# How to read the angle on the compound



## Investigator (Mar 7, 2020)

I need some explanation please.
When setting the compound angle, which part of the scale do I read?  Am I reading included angle?  If it helps, I need to make some cones that are 60 degrees, as well as some that are 50 degrees.
I have a strange set up in that I have a Southbend compound mounted on a Logan 12" lathe.  It's a double turret tool post cross slide with a compound mounted on top.  
The compound has a scale around the front going from 90-0-90.  When the compound is set so that it's movement is at 90 degrees to the ways, the scale lines up at the 90-0-90 marks.  I'm trying to understand how to set it to cut accurate tapers with the compound.

I hope that makes sense.  So for instance I will soon need to cut a 6 degree taper or 12 degree included.  How do I read that on the scale?


----------



## Alexander McGilton (Mar 7, 2020)

Any photos? How did you get the two manufacturers components to fit to one another? For threading I set the compound to 29* or one less than half the thread angle. For taper turning I don't trust the protractor. Use a sine bar or outside protractor and an indicator.








						Setting Compound Rest Angles - Home Shop Machinist
					

Setting the compound rest angle on a lathe can be frustrating since the engraved protractor scale is frequently hidden from view by the compound rest.




					www.homeshopmachinist.net


----------



## Investigator (Mar 7, 2020)

Alexander McGilton said:


> Any photos? How did you get the two manufacturers components to fit to one another?



That's actually a bit of a story.  I've taken photos along the way, and plan on showing what I've done in an upcoming post.  Long story short the previous owner of the lathe made an adapter so the lathe would have a compound.  I made a better one.


----------



## RJSakowski (Mar 7, 2020)

I wouldn't trust the compound scale to set up for cutting an accurate taper.  
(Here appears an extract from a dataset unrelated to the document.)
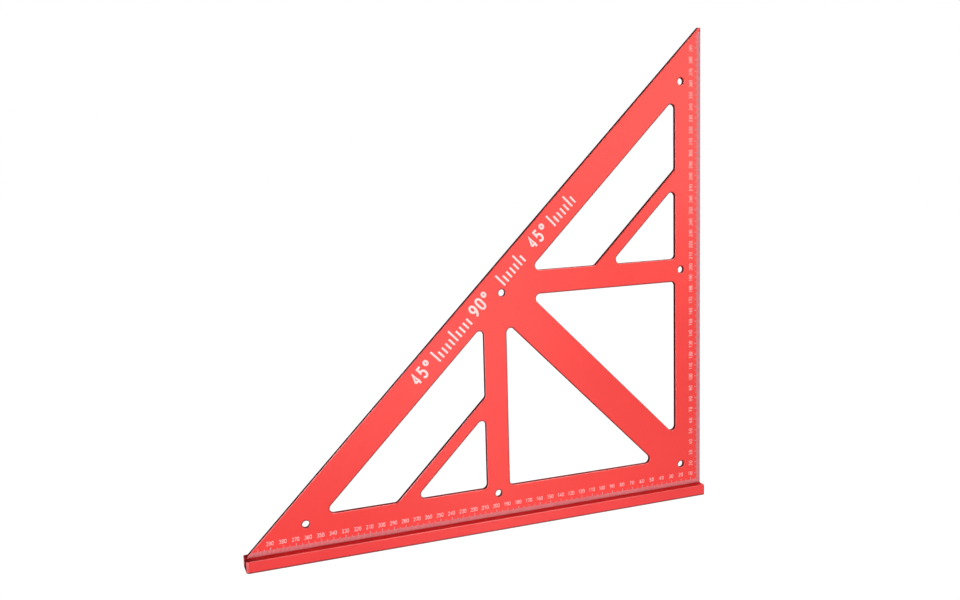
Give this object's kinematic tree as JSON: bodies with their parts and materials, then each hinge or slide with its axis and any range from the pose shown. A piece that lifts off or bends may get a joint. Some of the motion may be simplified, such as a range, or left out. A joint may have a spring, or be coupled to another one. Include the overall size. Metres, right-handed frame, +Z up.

A better way is to set up a dial indicator or test indicator on the compound.  Mount a bar in the chuck and run the compound in to a point close to its end of travel.  Run the cross slide in and zero the indicator and zero the cross slide.  Make a mark with a Sharpie on the bar so you can return to the same spot on the bar.  Now back the compound out by a known amount  (one, two, or three inches are convenient numbers). run the cross slide in to zero the indicator, moving the carriage to  make contact at the Sharpie mark.  The cross slide distance divided by the compound distance is the sine of the angle between the compound and the spindle axis.  

Better yet is to use a sine bar. In theory, you should be able to set angles to better than .01º using a set of gage blocks. Tom Lipton, Ox Tools, did a video on using a sine bar to set accurate compound tapers.


----------



## T Bredehoft (Mar 8, 2020)

I have a 30 60 90 triangel I made during my apprenticeship, I use it and the face of the chuck to set for threading. That won't help you on 6 and 12 deg, but setting the tool post parallel the face of the chuck with a 1-2-3 block will get you zero, then move off 78 deg for your 12.


----------